Existing architectural and approximate-attention methods trade accuracy or require retraining. Linear-attention and specialized long-context architectures reduce complexity but often underperform standard Transformers on long-range reasoning, while methods like H2O, StreamingLLM, TOVA, and FastGen drop or sparsify tokens uniformly across heads, which can severely damage long-context retrieval accuracy and are difficult to apply safely in settings with KV-sharing schemes such as GQA.
KV cache quantization and system-level optimizations are helpful but incomplete. Quantizing KV caches (e.g., to 4–8 bits) and using optimized kernels (FlashAttention, PagedAttention, chunked prefill) reduce memory and compute overhead, yet they do not fundamentally change the fact that all heads still maintain full-length KV caches, leaving substantial redundancy and head-level inefficiency unexploited.
Insights
Only a fraction of attention heads, a.k.a, Retrieval Heads, are critical for processing long contexts and require full attention across all tokens.
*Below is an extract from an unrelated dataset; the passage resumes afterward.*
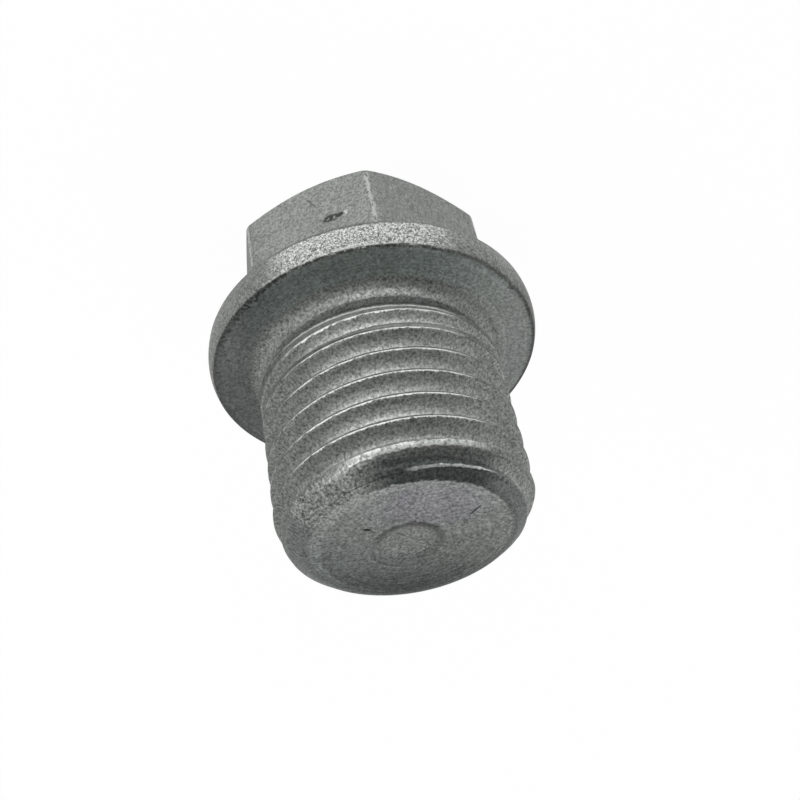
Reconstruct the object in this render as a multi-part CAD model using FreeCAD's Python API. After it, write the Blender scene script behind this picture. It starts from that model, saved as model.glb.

In contrast, all other heads, which primarily focus on recent tokens and attention sinks–referred to as Streaming Heads – do not require full attention.
Not all attention heads are equal important to the entire context. Do not force them all to store and compute over every token.
Challenges
- How to precisely identify the retrieval heads?
- How to get wall-time speed up?
Approaches
How to identify retrieval heads?
This paper defines “retrieval heads” as the attention heads that significantly alter model outputs when restricted to recent tokens and attention sinks.
For each KV head (or KV group, in GQA models), they introduce a trainable scalar gate ( \alpha_{i,j} \in [0, 1] ).
At training time, the output of that head is:
$$ \text{attn}*{i,j} = \alpha*{i,j} \cdot \text{full\_attn} + (1 - \alpha\_{i,j}) \cdot \text{streaming\_attn} $$full_attn: standard causal attention over all previous tokens
streaming_attn: attention over only:
- attention sinks (head positions at the start), plus
- a fixed window of recent tokens
All model weights are frozen. Only the ( $\alpha$ )’s are trained.
The data set is synthetic passkey retrieval dataset.
They want to minimize:
- A distillation loss: L2 distance between the hidden states of the full-attention model and the gated model on the passkey output positions
- Plus an L1 regularization term on all ( $\alpha_{i,j}$ ) to encourage sparsity (many gates → small)
- L2 distance: penalty for being different
- $L_{\text{distill}} = \frac{1}{N} \sum_{i=1}^{N} \sum_{j=T-l+1}^{T} \left( H^{(i)}_{\text{full}}[j] - H^{(i)}_{\text{mixed}}[j] \right)^2$
- N -> the number of training samples
- T -> the sequence length in tokens for that sample
- L1 regulariztion: encourage to use a smaller $\alpha_{i,j}$
- $L_{\text{reg}} = \sum_{i=1}^{L} \sum_{j=1}^{H} |\alpha_{i,j}|$
The result:
- Heads that must access the full context (otherwise outputs diverge) end up with high α → retrieval heads
- Heads that can get away with streaming attention end up with low α → streaming heads
After training, they binarize using a threshold τ: above τ = retrieval head, below τ = streaming head.

How to get speed up?
By dropping middle tokens for streaming heads while keeping full attention for retrieval heads, we reduce the memory demands of streaming heads to $O(1)$, thereby improving the efficiency of processing long contexts.
Each Transformer layer has two KV caches — a full KV cache for crucial retrieval heads and a constant KV cache for streaming heads, which stores only attention sinks and recent tokens.

Evaluation
Thoughts
When Reading
DuoAttention handles attention heads at the unit of KV heads/group, maybe in the profiling of ELMS, we can reference this method – measure single query heads is meaningless.